Business Desk
This article is from the archive of The New York Sun before the launch of its new website in 2022. The Sun has neither altered nor updated such articles but will seek to correct any errors, mis-categorizations or other problems introduced during transfer.

TAXES
HOUSE PASSES BILL TO KEEP LOWER CAPITAL GAINS TAX
WASHINGTON – The House voted yesterday to make sure investors hang onto lowered tax rates for capital gains and dividends for an extra two years.
Voting mostly along party lines, the House narrowly passed a $56 billion, five-year package of tax cuts that retains reduced tax rates on capital gains and dividends in 2009 and 2010.The vote was 234-197.

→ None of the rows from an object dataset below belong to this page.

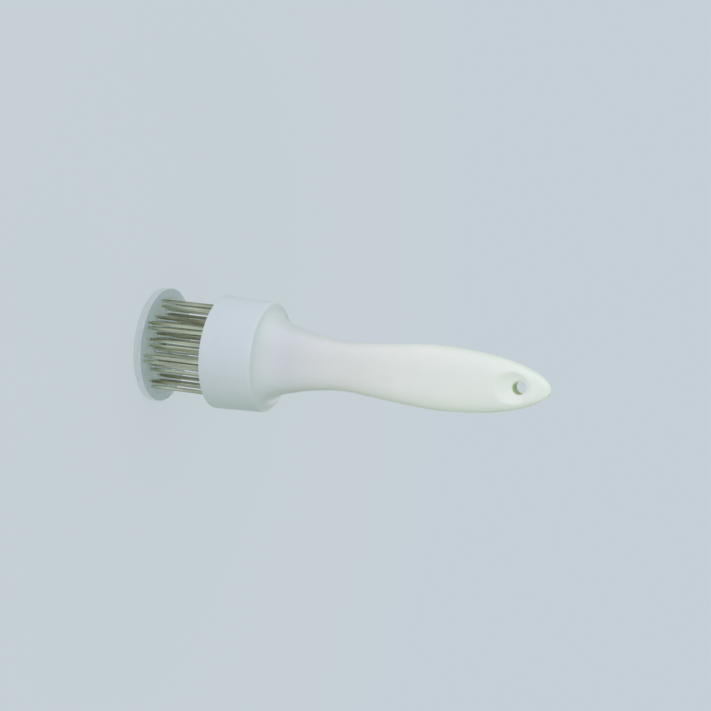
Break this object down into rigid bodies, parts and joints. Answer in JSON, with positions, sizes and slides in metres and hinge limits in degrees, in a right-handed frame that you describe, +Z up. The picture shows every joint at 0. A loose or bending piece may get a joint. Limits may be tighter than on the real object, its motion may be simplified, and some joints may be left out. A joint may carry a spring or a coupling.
{
  "type": "blade meat tenderizer",
  "caption": "Hand press for tenderizing meat: a plastic handle with a round head, 24 two-pointed steel blades in three rings, and a clear sprung guard disc over their tips.",
  "frame": {"origin": "centre of the guard disc's flat outer face, on which the tool stands", "axes": "+Z up the tool from the guard to the end of the handle, X across the handle's width, Y through its thickness and along the hang hole"},
  "size_m": [0.056, 0.056, 0.1989],
  "materials": {
    "white_plastic": "soft gloss moulded white",
    "inner_plastic": "satin moulded off-white",
    "clear_plastic": "clear polished",
    "blade_steel": "stamped and ground stainless steel",
    "spring_steel": "drawn wire and turned steel"
  },
  "bodies": {
    "handle": {"handle_body": "white_plastic", "blade_holder": "inner_plastic", "clamp_plate": "inner_plastic", "holder_screw_1": "spring_steel", "holder_screw_2": "spring_steel", "holder_screw_3": "spring_steel", "holder_screw_4": "spring_steel", "blade_inner_1": "blade_steel", "blade_inner_2": "blade_steel", "blade_inner_3": "blade_steel", "blade_inner_4": "blade_steel", "blade_inner_5": "blade_steel", "blade_inner_6": "blade_steel", "blade_inner_7": "blade_steel", "blade_inner_8": "blade_steel", "blade_middle_1": "blade_steel", "blade_middle_2": "blade_steel", "blade_middle_3": "blade_steel", "blade_middle_4": "blade_steel", "blade_middle_5": "blade_steel", "blade_middle_6": "blade_steel", "blade_middle_7": "blade_steel", "blade_middle_8": "blade_steel", "blade_outer_1": "blade_steel", "blade_outer_2": "blade_steel", "blade_outer_3": "blade_steel", "blade_outer_4": "blade_steel", "blade_outer_5": "blade_steel", "blade_outer_6": "blade_steel", "blade_outer_7": "blade_steel", "blade_outer_8": "blade_steel", "return_spring": "spring_steel"},
    "guard": {"guard_plate": "clear_plastic", "guide_post": "inner_plastic", "post_screw": "spring_steel", "retaining_clip": "spring_steel"}
  },
  "joints": [
    {"name": "guard_slide", "type": "slide", "parent": "handle", "child": "guard", "axis": [0, 0, 1], "range_m": [0, 0.029], "stiffness_N_per_m": 200, "springref_m": -0.02, "deforming": ["return_spring"]}
  ]
}
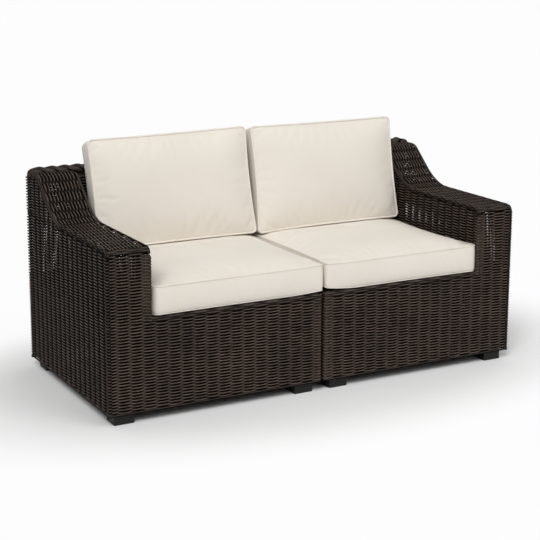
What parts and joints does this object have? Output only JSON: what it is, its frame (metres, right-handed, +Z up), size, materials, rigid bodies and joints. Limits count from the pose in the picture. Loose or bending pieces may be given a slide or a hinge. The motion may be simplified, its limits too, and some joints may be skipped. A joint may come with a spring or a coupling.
{
  "type": "patio loveseat",
  "caption": "Sectional woven patio loveseat: a left and a right module with swept arms, block feet, and loose boxed seat and back cushions.",
  "frame": {"origin": "on the ground, under the middle of the loveseat's width and depth", "axes": "+X to the right of someone facing the loveseat's front from outside it as in the picture, +Y towards the back, +Z up"},
  "size_m": [1.63, 0.762, 0.864],
  "materials": {
    "wicker": "round resin wicker, espresso brown, satin",
    "frame_aluminium": "brown powder-coated tube",
    "seat_strap": "black elastic webbing",
    "foot_plastic": "black moulded block",
    "foot_screw": "stainless steel",
    "cushion_fabric": "ivory outdoor canvas"
  },
  "bodies": {
    "left_module": {"left_front_weave": "wicker", "left_outer_side_weave": "wicker", "left_arm_inner_weave": "wicker", "left_arm_top_weave": "wicker", "left_back_outer_weave": "wicker", "left_back_inner_weave": "wicker", "left_seam_side_weave": "wicker", "left_back_top_roll": "wicker", "left_base_frame": "frame_aluminium", "left_seam_posts": "frame_aluminium", "left_arm_posts": "frame_aluminium", "left_seat_rails": "frame_aluminium", "left_outer_side_rail": "frame_aluminium", "left_arm_rail_outer": "frame_aluminium", "left_arm_rail_inner": "frame_aluminium", "left_arm_ties": "frame_aluminium", "left_back_top_rail": "frame_aluminium", "left_back_uprights": "frame_aluminium", "left_deck_ring": "frame_aluminium", "left_corner_plates": "frame_aluminium", "left_straps_lengthwise": "seat_strap", "left_straps_crosswise": "seat_strap", "left_foot_front_seam": "foot_plastic", "left_foot_front_outer": "foot_plastic", "left_foot_rear_seam": "foot_plastic", "left_foot_rear_outer": "foot_plastic", "left_foot_screws": "foot_screw"},
    "left_seat_cushion": {"left_seat_cushion": "cushion_fabric"},
    "left_back_cushion": {"left_back_cushion": "cushion_fabric"},
    "right_module": {"right_front_weave": "wicker", "right_outer_side_weave": "wicker", "right_arm_inner_weave": "wicker", "right_arm_top_weave": "wicker", "right_back_outer_weave": "wicker", "right_back_inner_weave": "wicker", "right_seam_side_weave": "wicker", "right_back_top_roll": "wicker", "right_base_frame": "frame_aluminium", "right_seam_posts": "frame_aluminium", "right_arm_posts": "frame_aluminium", "right_seat_rails": "frame_aluminium", "right_outer_side_rail": "frame_aluminium", "right_arm_rail_outer": "frame_aluminium", "right_arm_rail_inner": "frame_aluminium", "right_arm_ties": "frame_aluminium", "right_back_top_rail": "frame_aluminium", "right_back_uprights": "frame_aluminium", "right_deck_ring": "frame_aluminium", "right_corner_plates": "frame_aluminium", "right_straps_lengthwise": "seat_strap", "right_straps_crosswise": "seat_strap", "right_foot_front_seam": "foot_plastic", "right_foot_front_outer": "foot_plastic", "right_foot_rear_seam": "foot_plastic", "right_foot_rear_outer": "foot_plastic", "right_foot_screws": "foot_screw"},
    "right_seat_cushion": {"right_seat_cushion": "cushion_fabric"},
    "right_back_cushion": {"right_back_cushion": "cushion_fabric"}
  },
  "joints": [
    {"name": "module_slide", "type": "slide", "parent": "left_module", "child": "right_module", "axis": [1, 0, 0], "range_m": [0, 0.6]},
    {"name": "left_seat_cushion_pull", "type": "slide", "parent": "left_module", "child": "left_seat_cushion", "axis": [0, -1, 0], "range_m": [0, 0.45]},
    {"name": "left_back_cushion_lift", "type": "slide", "parent": "left_module", "child": "left_back_cushion", "axis": [0, 0, 1], "range_m": [0, 0.4]},
    {"name": "right_seat_cushion_pull", "type": "slide", "parent": "right_module", "child": "right_seat_cushion", "axis": [0, -1, 0], "range_m": [0, 0.45]},
    {"name": "right_back_cushion_lift", "type": "slide", "parent": "right_module", "child": "right_back_cushion", "axis": [0, 0, 1], "range_m": [0, 0.4]}
  ]
}
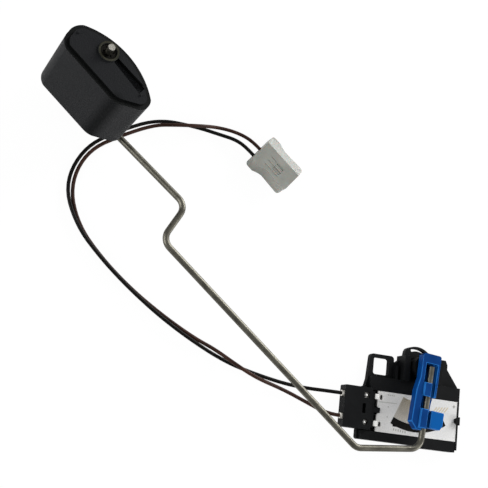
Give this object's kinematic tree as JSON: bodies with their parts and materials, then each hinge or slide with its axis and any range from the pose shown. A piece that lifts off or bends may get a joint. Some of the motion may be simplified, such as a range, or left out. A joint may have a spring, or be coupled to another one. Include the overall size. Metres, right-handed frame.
{
  "type": "fuel level sender",
  "caption": "Fuel tank level sender: black moulded head with a ceramic resistor card, blue wiper holder, bent float arm, float, leads and a connector.",
  "frame": {"origin": "on the arm's pivot axis at the back face of the moulded head", "axes": "+Z out of the head along the pivot axis, towards the resistor card; +X along the card's long edge, away from the terminal block; +Y towards the mounting tab"},
  "size_m": [0.2074, 0.146, 0.0462],
  "materials": {
    "acetal_black": "fine moulded grain",
    "acetal_blue": "moulded satin",
    "alumina_ceramic": "fired matt",
    "resistor_ink": "fired thick film",
    "silver_ink": "fired thick film",
    "tinned_brass": "stamped, tinned",
    "nickel_silver": "rolled sheet",
    "steel_wire": "drawn, zinc plated",
    "foamed_rubber": "closed-cell nitrile, matt",
    "spring_steel": "stamped",
    "nylon_natural": "moulded, slightly translucent",
    "insulation_black": "extruded, semi-matt",
    "insulation_brown": "extruded, semi-matt"
  },
  "bodies": {
    "head": {"sender_body": "acetal_black", "resistor_card": "alumina_ceramic", "resistor_track": "resistor_ink", "conductor_print": "silver_ink", "terminal_upper": "tinned_brass", "terminal_lower": "tinned_brass", "wire_black": "insulation_black", "wire_brown": "insulation_brown", "connector_housing": "nylon_natural", "connector_contact_black": "tinned_brass", "connector_contact_brown": "tinned_brass"},
    "arm": {"arm_holder": "acetal_blue", "wiper_contact": "nickel_silver", "wiper_buttons": "nickel_silver", "wiper_rivets": "tinned_brass", "float_arm": "steel_wire", "float_retainer": "spring_steel"},
    "float": {"float": "foamed_rubber"}
  },
  "joints": [
    {"name": "arm_pivot", "type": "hinge", "parent": "head", "child": "arm", "pos_m": [0, 0, 0.006], "axis": [0, 0, 1], "range_deg": [-28, 23]},
    {"name": "float_spin", "type": "hinge", "parent": "arm", "child": "float", "pos_m": [-0.1685, 0.0919, 0.0014], "axis": [0.0887, 0.1197, 0.9888], "continuous": true}
  ]
}
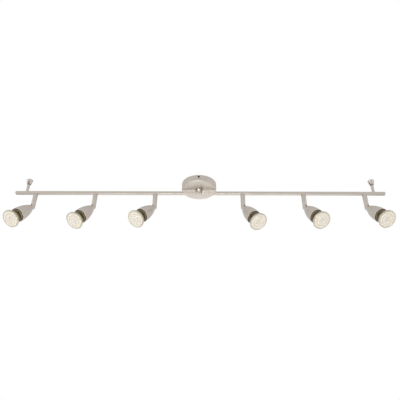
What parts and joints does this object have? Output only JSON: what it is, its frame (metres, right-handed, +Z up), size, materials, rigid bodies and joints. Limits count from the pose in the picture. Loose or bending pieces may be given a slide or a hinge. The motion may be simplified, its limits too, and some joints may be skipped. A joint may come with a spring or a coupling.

Republicans said their record of tax cutting revitalized a sluggish economy, and the White House praised the bill. “These extensions are necessary to provide certainty for investors and businesses and are essential to sustaining long-term economic growth,” the president’s budget office said in a statement.
– Associated Press
REAL ESTATE
TWO MAJOR HOMEBUILDERS REPORT GROWTH, PREDICT SLOWDOWN
Homebuilders Hovnanian Enterprises and Toll Brothers reported double-digit earnings growth in their fiscal fourth quarters, but both reported signs that sales and price increases in certain markets are returning to more “normalized” levels from the frenzied pace of the last few years. The company’s orders rose 27% in the quarter. However, the chief financial officer of Hovnanian, Larry Sorsby, said demand in certain markets is starting to slow to more “normalized” levels.
– Dow Jones Newswires
IN THE COURTS
JURY BEGINS DELIBERATIONS IN FIRST FEDERAL VIOXX TRIAL
HOUSTON – In their closing arguments in the first federal trial over Merck & Co.’s Vioxx, attorneys painted opposing pictures of the drug maker’s handling of the painkiller, what it knew about Vioxx’s cardiovascular dangers, and whether Vioxx contributed to the death of a man who took it for less than a month. The jury in the two-week trial here received its instructions from Judge Eldon Fallon yesterday afternoon. Separately, the New England Journal of Medicine posted an “expression of concern” that three heart attacks among patients on Vioxx were left out of the data in a crucial study of Vioxx called Vigor, making Vioxx appear safer than it was. NEJM, which said it found out about the missing data in a deposition, said it had asked the authors for a correction.
– Dow Jones Newswires
IN BRIEF
Governor Romney of Massachusetts said the state would become the first in America to limit how much carbon dioxide power plants can emit, starting January 1 … GlaxoSmithKline’s Paxil antidepressant carries an increased risk of birth defects and usually shouldn’t be used during pregnancy, federal regulators said in an alert to doctors … Southwest Airlines pilots agreed to add about 90 minutes a month to their flight time without increasing pay, saving about $4 million a year for the most profitable American carrier.